Why is it necessarily true that given a smooth cubic curve $S_{3} \subseteq \mathbb{P}^{3}_{\mathbb{C}}$, containing a line $L$, ($L \subset S_{3}$) that: $$ S_{3} \cap \Pi = L \cup C$$ For a conic $C$ and plane $\Pi$ where $L \subset \Pi$?
This is stated in my lecture notes without any proof. As I understand it the following is true:
1.The statement implies that the intersection of a plane and a cubic must itself define a homogeneous polynomial of degree $d \le 3$.
2.Bezout's theorem should imply $C_{1} \cap C_{2} \le d_{1}d_{2}$. $(d_{1} = \text{degree} \; S_{3} ,d_{2}=\text{degree} = \; \Pi $)

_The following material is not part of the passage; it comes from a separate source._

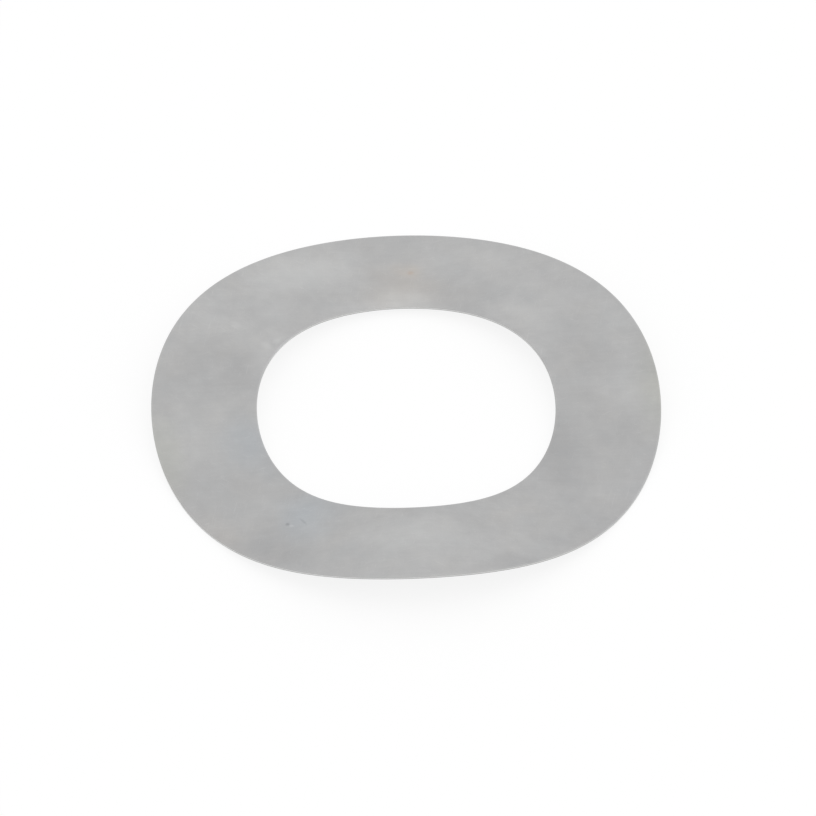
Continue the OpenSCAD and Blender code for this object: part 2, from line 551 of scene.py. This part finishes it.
def face_colour(tree, share, read, patterns):
    """The ramp's grey, plus each tint's amount times its share of the grey, with a little rust."""
    ramp = add(tree, "ShaderNodeValToRGB", {"Fac": share})
    stops = ramp.color_ramp.elements
    stops[0].color, stops[1].color = linear(STEEL_DARK), linear(STEEL_LIGHT)
    stops.new(0.5).color = linear(STEEL_MID)
    grey = tinted = ramp.outputs[0]
    warmth = lay_film_and_painted_light(tree, lay_on(tree, 0.0, patterns["tint"], tint_steps, **NOISE), tints, read)
    straw = lay_film_and_painted_light(tree, 0.0, straw_rims, read)
    for amount, hue in ((warmth, WARM), (straw, STRAW)):
        one_step = [step_share * part for part in hue]
        change = add(tree, "ShaderNodeVectorMath", {0: one_step, "Scale": amount},
                     operation="SCALE").outputs[0]
        tinted = add(tree, "ShaderNodeVectorMath", {0: grey, 1: change, 2: tinted},
                     operation="MULTIPLY_ADD").outputs[0]
    speck = top_spot(tree, read["place"], rust_speck, read["upper"], soft=mark_softness)
    rust = add(tree, "ShaderNodeMath", {0: speck, 1: rust_share}, operation="MULTIPLY").outputs[0]
    return add(tree, "ShaderNodeMix", {"Factor": rust, MIX_A: tinted, MIX_B: linear(RUST)},
               data_type="RGBA").outputs[MIXED]


print(f"one step is {step_share:.2%} of the middle grey's linear value")

# %% [markdown]
# The pits of a tumbled face are a few micrometres deep, far too fine to build in the mesh. A Bump node tilts
# the light instead, by the slope of a height. That height is a sum again, in micrometres.

# %% Relief of the faces
noise_um = {"grain": 0.2, "mottle": 3.0, "peen": 1.0}
hairline_um = -1.5


def face_relief(tree, patterns, marks):
    """The normal of the faces, tilted by the noises, the hairlines and the marks."""
    height_um = 0.0
    for name, rise_um in noise_um.items():
        height_um = lay_on(tree, height_um, patterns[name], rise_um, **NOISE)
    height_um = lay_on(tree, height_um, patterns["hairlines"], hairline_um)
    for name, mark in small_marks.items():
        height_um = lay_on(tree, height_um, marks[name], mark["rise_um"])
    return add(tree, "ShaderNodeBump", {"Height": height_um, "Distance": UM}).outputs[0]


print("rise of each noise in micrometres:", noise_um)

# %% [markdown]
# The shader is a plain metal with the default IOR. Tumbled steel is satin, with a roughness near 0.4. Where
# it was rubbed light it is a little smoother, so the roughness follows the place on the ramp.

# %% Face material
dull_place, dull_roughness = 0.3, 0.42
light_place, light_roughness = 0.7, 0.34


def tumbled_steel():
    """The satin faces: patterns and marks laid over the middle grey, and over a flat relief."""
    made, tree = new_material("tumbled_spring_steel")
    read = face_readings(tree)
    patterns = steel_patterns(tree, read["far_place"])
    marks = {name: top_spot(tree, read["place"], mark, read["upper"], soft=mark_softness)
             for name, mark in small_marks.items()}
    share = ramp_place(tree, read, patterns, marks)
    colour = face_colour(tree, share, read, patterns)
    relief = face_relief(tree, patterns, marks)
    gloss = add(tree, "ShaderNodeMapRange", {"Value": share, "From Min": dull_place, "From Max": light_place,
                                             "To Min": dull_roughness, "To Max": light_roughness}).outputs[0]
    steel = add(tree, "ShaderNodeBsdfPrincipled", {"Base Color": colour, "Metallic": 1.0,
                                                   "Roughness": gloss, "Normal": relief})
    add(tree, "ShaderNodeOutputMaterial", {"Surface": steel.outputs[0]})
    return made


washer.data.materials.append(tumbled_steel())
print("nodes in the faces' material:", len(washer.data.materials[FACE].node_tree.nodes))

# %% [markdown]
# ## Sheared edge
# The same steel where the punch cut it, without the patches of painted light and shade, the film and the pits
# that grey the faces. The land is burnished by the punch, smooth and bright. Below it the metal tore, which
# leaves it rougher and duller than the land, with fine streaks from top to bottom. The streaks are about 0.02
# mm wide, and drawn three times as wide. A material of its own keeps this one and the faces' one short.

# %% Edge material
LAND, TORN = "#dcdcdc", "#c2c2c1"
land_roughness, torn_roughness = 0.32, 0.55
streak_mm, streak_stretch, streak_depth_um = 0.06, 12, 4.0
land_foot = wall_top - land_h / (sheet_t / 2)
foot_blur, foot_raggedness = 0.1, 0.15


def sheared_steel():
    """The cut walls: a burnished land over a torn band. The line between them is where the side, moved up
    and down by the streaks, passes land_foot."""
    made, tree = new_material("sheared_spring_steel")
    place = add(tree, "ShaderNodeTexCoord").outputs["Object"]
    side = add(tree, "ShaderNodeAttribute", attribute_name="side").outputs["Fac"]
    upright = add(tree, "ShaderNodeMapping", {"Vector": place, "Scale": (1, 1, streak_stretch)},
                  vector_type="TEXTURE").outputs[0]
    noise = add(tree, "ShaderNodeTexNoise", {"Vector": upright, "Scale": per_metre(streak_mm)})
    streaks = noise.outputs["Fac"]
    ragged = lay_on(tree, side, streaks, foot_raggedness, **NOISE)
    land = add(tree, "ShaderNodeMapRange", {"Value": ragged, "From Min": land_foot - foot_blur,
                                            "From Max": land_foot + foot_blur}).outputs[0]
    shade = add(tree, "ShaderNodeMix", {"Factor": land, MIX_A: linear(TORN), MIX_B: linear(LAND)},
                data_type="RGBA").outputs[MIXED]
    gloss = add(tree, "ShaderNodeMapRange", {"Value": land, "To Min": torn_roughness,
                                             "To Max": land_roughness}).outputs[0]
    relief = add(tree, "ShaderNodeBump", {"Height": streaks, "Distance": streak_depth_um * UM}).outputs[0]
    steel = add(tree, "ShaderNodeBsdfPrincipled", {"Base Color": shade, "Metallic": 1.0,
                                                   "Roughness": gloss, "Normal": relief})
    add(tree, "ShaderNodeOutputMaterial", {"Surface": steel.outputs[0]})
    return made


washer.data.materials.append(sheared_steel())
print("nodes in the edge's material:", len(washer.data.materials[EDGE].node_tree.nodes))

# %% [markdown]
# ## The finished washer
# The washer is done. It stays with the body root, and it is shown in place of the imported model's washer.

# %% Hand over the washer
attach(washer, "root")
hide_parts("washer")
print("triangles:", 2 * len(washer.data.polygons))

# %% [markdown]
# ## Floor
# The washer lies on a white table. The photo's table is bare white, with hardly a shadow, and a matte plane
# alone would come out pale grey. So what the camera and reflections see of the table is mostly an even white
# glow, and a fifth of it is the matte white that takes the shadow. Other light meets only the matte white.
# The table lies a hair under the washer, because two surfaces in one place would flicker.

# %% Floor
TABLE_WHITE = "#f5f5f5"
table_m, table_gap_mm = 2.0, 0.01
glow_share = 0.78

# In the tent's light the matte white alone comes out at about 0.80. The glow brings the mix up to white, 1.
matte_level = 0.80
glow_level = (1 - (1 - glow_share) * matte_level) / glow_share


def white_table():
    """Matte white, with an even glow laid over it for the camera and for reflections."""
    made, tree = new_material("white_table")
    ray = add(tree, "ShaderNodeLightPath").outputs
    looked_at = add(tree, "ShaderNodeMath", {0: ray["Is Camera Ray"], 1: ray["Is Glossy Ray"]},
                    operation="MAXIMUM").outputs[0]
    share = add(tree, "ShaderNodeMath", {0: looked_at, 1: glow_share}, operation="MULTIPLY").outputs[0]
    matte = add(tree, "ShaderNodeBsdfDiffuse", {"Color": linear(TABLE_WHITE)}).outputs[0]
    glow = add(tree, "ShaderNodeEmission", {"Color": (1, 1, 1, 1), "Strength": glow_level}).outputs[0]
    both = add(tree, "ShaderNodeMixShader", {0: share, 1: matte, 2: glow}).outputs[0]
    add(tree, "ShaderNodeOutputMaterial", {"Surface": both})
    return made


half, top_z = table_m / 2, low.z - table_gap_mm * MM
corners = [(-half, -half, top_z), (half, -half, top_z), (half, half, top_z), (-half, half, top_z)]
table_mesh = bpy.data.meshes.new("table")
table_mesh.from_pydata(corners, [], [(0, 1, 2, 3)])
table_mesh.materials.append(white_table())
floor = bpy.data.objects.new("table", table_mesh)
bpy.context.scene.collection.objects.link(floor)
print("table:", table_m, "m wide, with a glow of strength", round(glow_level, 3))

# %% [markdown]
# ## Light
# A white tent round the table gives level light. A plain white sphere would do, but metal only shows its form
# where what it mirrors changes. So the tent's strength is nearly 0.9 plus a small share of each direction's
# X, Y and Z, which makes it brighter to the right, behind and above, where its lamps stand. Near the table it
# falls off, as a tent does below its lamps. That is what tells the slopes of the waves apart. The camera sees
# plain white.

# %% Light
dim = 0.889
brighter_towards = (0.092, 0.155, 0.030)
low_band, low_band_power = 0.42, 4


def white_tent():
    """A world whose strength is dim + brighter_towards . direction - low_band x (1 - |Z|) ^ low_band_power,
    and plain white where the camera looks past the table."""
    made = bpy.data.worlds.new("tent")
    made.use_nodes = True
    tree = made.node_tree
    tree.nodes.clear()
    direction = add(tree, "ShaderNodeTexCoord").outputs["Generated"]
    lean = add(tree, "ShaderNodeVectorMath", {0: direction, 1: brighter_towards}, operation="DOT_PRODUCT")
    lit = add(tree, "ShaderNodeMath", {0: lean.outputs["Value"], 1: dim}).outputs[0]
    climb = add(tree, "ShaderNodeSeparateXYZ", {0: direction}).outputs["Z"]
    steep = add(tree, "ShaderNodeMath", {0: climb}, operation="ABSOLUTE").outputs[0]
    level_share = add(tree, "ShaderNodeMath", {0: 1.0, 1: steep}, operation="SUBTRACT").outputs[0]
    band = add(tree, "ShaderNodeMath", {0: level_share, 1: low_band_power}, operation="POWER").outputs[0]
    light = lay_on(tree, lit, band, -low_band)
    seen = add(tree, "ShaderNodeLightPath").outputs["Is Camera Ray"]
    strength = add(tree, "ShaderNodeMix", {"Factor": seen, "A": light, "B": 1.0}).outputs[0]
    tent = add(tree, "ShaderNodeBackground", {"Color": (1, 1, 1, 1), "Strength": strength})
    add(tree, "ShaderNodeOutputWorld", {"Surface": tent.outputs[0]})
    return made


bpy.context.scene.world = white_tent()
print("the tent's strength straight above the washer:", round(dim + brighter_towards[2], 3))

# %% [markdown]
# ## Camera
# The photo's outlines show no perspective at all, so the lens was a long one far away, and the camera here is
# orthographic. It looks down at 45.8 degrees from a little to the left of the highest crest. origin_px is
# where the frame's origin, on the table under the middle of the hole, falls in the picture.

# %% Camera
frame_px = 816
px_per_mm = 14.571
camera_azimuth, camera_elevation = math.radians(-3.6), math.radians(45.8)
origin_px = (406.2, 420.15)
camera_distance_m, near_m, far_m = 0.3, 0.01, 5

back = Vector((math.sin(camera_azimuth) * math.cos(camera_elevation),
               -math.cos(camera_azimuth) * math.cos(camera_elevation), math.sin(camera_elevation)))
turned = (-back).to_track_quat("-Z", "Y")
right, up = turned @ Vector((1, 0, 0)), turned @ Vector((0, 1, 0))
aim = MM / px_per_mm * ((frame_px / 2 - origin_px[0]) * right + (origin_px[1] - frame_px / 2) * up)
lens = bpy.data.cameras.new("camera")
lens.type = "ORTHO"
lens.ortho_scale = frame_px / px_per_mm * MM
lens.clip_start, lens.clip_end = near_m, far_m
camera = bpy.data.objects.new("camera", lens)
bpy.context.scene.collection.objects.link(camera)
camera.rotation_mode = "QUATERNION"
camera.rotation_quaternion = turned
camera.location = aim + camera_distance_m * back
bpy.context.scene.camera = camera
bpy.context.scene.view_settings.view_transform = "Standard"
print("the frame is", round(frame_px / px_per_mm, 2), "mm wide")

3.Any line $L$ will have an uncountable number of points, and the union will not remove any of these.
How do we reconcile (2) and (3) - or, better, how can I actually prove this?
Thanks!
Both notation and the situation you are describing suggest that $S_3$ must be a surface. In that case everything you said makes perfect sense and the cubic curve (union of line and conic) would be intersection of the surface and the plane.

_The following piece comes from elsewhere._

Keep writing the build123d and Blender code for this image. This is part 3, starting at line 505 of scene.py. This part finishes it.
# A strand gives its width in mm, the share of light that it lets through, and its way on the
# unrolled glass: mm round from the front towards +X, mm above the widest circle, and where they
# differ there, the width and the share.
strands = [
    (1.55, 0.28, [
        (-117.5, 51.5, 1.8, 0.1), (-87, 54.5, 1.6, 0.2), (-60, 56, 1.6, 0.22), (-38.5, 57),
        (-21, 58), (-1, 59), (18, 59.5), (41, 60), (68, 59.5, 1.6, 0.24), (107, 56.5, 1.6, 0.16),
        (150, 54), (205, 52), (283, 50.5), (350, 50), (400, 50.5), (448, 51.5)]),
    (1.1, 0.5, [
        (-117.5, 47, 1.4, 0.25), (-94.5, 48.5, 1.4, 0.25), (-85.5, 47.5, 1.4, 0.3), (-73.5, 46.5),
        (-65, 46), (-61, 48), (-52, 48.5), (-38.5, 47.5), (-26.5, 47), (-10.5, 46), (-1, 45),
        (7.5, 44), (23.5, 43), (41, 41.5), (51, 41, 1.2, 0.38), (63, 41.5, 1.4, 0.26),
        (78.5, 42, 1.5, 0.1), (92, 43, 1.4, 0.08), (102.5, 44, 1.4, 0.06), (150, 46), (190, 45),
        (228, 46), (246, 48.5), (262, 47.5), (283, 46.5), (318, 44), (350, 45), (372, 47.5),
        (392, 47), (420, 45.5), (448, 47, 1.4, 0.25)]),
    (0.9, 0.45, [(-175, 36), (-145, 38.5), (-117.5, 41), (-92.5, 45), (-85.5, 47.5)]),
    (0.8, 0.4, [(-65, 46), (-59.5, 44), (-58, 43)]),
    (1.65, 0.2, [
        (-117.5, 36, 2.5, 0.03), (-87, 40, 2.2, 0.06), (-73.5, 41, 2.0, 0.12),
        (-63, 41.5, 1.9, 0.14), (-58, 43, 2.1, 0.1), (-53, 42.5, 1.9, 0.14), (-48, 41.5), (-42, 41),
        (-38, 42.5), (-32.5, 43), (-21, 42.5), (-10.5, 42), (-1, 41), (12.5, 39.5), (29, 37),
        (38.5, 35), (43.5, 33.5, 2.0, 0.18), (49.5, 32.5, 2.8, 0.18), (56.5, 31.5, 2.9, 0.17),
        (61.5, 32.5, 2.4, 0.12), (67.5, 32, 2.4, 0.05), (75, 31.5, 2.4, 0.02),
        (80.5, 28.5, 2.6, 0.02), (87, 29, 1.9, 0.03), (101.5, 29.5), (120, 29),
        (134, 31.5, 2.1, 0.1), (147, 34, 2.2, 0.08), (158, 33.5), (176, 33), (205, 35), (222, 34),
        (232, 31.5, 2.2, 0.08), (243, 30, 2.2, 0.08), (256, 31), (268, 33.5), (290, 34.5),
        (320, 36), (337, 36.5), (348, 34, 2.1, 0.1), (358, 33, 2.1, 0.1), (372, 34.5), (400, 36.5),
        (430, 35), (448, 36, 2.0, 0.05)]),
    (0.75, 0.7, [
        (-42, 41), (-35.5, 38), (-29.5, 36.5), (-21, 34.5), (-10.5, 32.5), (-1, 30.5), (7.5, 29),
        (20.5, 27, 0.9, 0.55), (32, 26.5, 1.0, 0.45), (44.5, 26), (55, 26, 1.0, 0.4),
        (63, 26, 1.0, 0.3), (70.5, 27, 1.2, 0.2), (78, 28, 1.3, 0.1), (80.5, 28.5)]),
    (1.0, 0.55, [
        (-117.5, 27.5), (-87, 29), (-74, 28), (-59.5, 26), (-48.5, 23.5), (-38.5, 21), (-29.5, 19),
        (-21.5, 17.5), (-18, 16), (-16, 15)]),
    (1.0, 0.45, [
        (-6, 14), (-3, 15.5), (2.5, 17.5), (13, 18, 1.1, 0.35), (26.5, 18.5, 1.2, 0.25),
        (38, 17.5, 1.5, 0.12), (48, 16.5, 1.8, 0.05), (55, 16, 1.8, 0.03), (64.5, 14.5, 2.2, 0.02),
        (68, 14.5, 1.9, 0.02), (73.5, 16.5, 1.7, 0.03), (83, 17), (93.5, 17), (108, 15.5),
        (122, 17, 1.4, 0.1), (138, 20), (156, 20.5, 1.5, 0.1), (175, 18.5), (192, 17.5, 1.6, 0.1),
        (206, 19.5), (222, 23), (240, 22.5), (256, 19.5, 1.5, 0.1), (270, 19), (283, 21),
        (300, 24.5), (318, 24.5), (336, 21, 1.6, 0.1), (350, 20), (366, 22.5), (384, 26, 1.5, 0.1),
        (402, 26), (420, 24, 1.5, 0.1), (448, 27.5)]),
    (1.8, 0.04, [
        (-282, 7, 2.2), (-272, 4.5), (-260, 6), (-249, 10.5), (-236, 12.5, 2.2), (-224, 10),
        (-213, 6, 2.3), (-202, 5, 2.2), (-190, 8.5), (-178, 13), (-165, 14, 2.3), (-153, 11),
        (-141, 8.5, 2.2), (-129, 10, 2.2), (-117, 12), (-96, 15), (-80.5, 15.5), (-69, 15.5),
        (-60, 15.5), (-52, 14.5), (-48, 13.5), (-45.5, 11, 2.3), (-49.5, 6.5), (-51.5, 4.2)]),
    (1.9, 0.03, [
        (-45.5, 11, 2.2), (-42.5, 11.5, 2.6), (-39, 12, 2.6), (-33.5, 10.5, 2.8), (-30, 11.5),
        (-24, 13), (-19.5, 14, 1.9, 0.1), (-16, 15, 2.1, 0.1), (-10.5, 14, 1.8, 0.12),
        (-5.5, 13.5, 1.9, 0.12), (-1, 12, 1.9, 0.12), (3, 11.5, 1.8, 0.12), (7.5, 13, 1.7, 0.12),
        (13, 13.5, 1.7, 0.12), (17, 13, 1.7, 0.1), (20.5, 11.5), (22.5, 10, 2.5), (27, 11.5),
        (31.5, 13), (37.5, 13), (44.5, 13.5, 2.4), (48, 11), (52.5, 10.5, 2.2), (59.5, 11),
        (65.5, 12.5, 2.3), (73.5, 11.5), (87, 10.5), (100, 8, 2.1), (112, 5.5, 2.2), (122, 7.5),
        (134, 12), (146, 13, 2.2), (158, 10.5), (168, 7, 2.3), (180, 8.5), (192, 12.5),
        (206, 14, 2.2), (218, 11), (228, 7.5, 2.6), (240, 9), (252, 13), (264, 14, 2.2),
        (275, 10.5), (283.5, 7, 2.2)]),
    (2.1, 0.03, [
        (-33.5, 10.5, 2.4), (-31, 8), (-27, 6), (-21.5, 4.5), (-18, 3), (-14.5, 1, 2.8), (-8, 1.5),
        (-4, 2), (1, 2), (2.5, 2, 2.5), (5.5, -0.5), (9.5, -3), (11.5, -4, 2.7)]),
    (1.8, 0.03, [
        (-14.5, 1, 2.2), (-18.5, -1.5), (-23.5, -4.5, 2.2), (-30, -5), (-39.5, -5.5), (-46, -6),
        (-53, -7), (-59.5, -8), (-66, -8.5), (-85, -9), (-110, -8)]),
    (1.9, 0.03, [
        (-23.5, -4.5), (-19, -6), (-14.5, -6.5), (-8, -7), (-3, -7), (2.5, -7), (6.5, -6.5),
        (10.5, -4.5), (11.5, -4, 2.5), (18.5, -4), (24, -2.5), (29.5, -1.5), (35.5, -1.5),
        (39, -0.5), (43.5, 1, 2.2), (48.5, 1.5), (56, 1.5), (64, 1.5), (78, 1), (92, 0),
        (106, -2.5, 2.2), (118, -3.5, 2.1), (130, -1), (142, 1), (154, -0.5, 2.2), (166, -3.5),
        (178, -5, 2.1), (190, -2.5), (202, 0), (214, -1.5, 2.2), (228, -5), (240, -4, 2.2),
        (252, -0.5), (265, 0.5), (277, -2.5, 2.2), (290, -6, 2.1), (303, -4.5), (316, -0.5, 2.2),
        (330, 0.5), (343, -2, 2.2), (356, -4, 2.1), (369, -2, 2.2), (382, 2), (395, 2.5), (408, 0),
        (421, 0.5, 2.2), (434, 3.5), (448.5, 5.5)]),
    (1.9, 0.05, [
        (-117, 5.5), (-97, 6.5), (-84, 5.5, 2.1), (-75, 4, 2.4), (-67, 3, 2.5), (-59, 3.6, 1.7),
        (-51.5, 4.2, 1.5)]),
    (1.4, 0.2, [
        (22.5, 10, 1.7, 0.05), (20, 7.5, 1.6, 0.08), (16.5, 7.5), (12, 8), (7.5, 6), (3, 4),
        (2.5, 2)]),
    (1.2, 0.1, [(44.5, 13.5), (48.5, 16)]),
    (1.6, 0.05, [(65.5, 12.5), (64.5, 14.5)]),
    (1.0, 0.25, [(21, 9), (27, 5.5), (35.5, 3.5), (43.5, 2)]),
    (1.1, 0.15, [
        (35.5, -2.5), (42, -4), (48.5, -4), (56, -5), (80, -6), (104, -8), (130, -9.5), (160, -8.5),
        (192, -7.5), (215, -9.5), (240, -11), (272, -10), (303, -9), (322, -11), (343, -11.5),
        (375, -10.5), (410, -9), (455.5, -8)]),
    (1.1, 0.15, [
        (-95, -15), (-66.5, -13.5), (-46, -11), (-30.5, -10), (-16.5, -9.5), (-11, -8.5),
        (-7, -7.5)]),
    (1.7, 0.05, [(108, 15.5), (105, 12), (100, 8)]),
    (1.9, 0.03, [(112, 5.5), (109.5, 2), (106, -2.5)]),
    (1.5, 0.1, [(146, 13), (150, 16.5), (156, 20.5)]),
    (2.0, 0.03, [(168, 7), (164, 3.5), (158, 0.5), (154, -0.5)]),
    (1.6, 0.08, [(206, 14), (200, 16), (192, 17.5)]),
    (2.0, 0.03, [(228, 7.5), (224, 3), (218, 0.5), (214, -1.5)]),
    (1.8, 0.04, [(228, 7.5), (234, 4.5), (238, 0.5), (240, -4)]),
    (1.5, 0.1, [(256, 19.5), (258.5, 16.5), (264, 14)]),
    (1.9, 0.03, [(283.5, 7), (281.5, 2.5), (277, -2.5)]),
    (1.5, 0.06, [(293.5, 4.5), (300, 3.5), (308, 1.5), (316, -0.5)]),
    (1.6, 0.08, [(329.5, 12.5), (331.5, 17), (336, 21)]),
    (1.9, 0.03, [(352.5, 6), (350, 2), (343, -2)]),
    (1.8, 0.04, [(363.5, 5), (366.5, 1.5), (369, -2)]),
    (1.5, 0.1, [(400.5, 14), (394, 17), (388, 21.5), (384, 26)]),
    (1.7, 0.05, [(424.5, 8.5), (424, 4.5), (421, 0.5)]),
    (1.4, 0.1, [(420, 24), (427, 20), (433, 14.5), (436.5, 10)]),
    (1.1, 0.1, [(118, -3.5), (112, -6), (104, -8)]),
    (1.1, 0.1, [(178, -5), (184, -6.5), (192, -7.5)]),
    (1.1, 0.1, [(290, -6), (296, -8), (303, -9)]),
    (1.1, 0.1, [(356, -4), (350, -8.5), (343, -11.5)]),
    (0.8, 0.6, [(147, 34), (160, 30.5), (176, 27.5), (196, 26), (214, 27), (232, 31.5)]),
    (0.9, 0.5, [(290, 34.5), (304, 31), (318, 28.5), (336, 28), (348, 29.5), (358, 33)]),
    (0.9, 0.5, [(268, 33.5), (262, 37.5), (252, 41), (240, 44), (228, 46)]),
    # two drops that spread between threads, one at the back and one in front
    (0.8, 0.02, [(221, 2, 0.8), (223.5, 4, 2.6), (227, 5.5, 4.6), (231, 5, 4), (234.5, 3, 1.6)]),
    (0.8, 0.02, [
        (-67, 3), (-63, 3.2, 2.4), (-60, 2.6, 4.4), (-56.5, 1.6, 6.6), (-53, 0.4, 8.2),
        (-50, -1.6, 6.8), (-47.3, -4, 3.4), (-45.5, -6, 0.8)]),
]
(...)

Otherwise, if you pick a plane containing the line (this is not a general plane!) then the intersection with the "remaining" degree 2 part or your curve wouldn't be a conic, but just two points (for a general plane). So the point of this paragraph is that it shouldn't be difficult to come up with a counterexample to your claim, and that actually most of the examples you would try to write down would fail.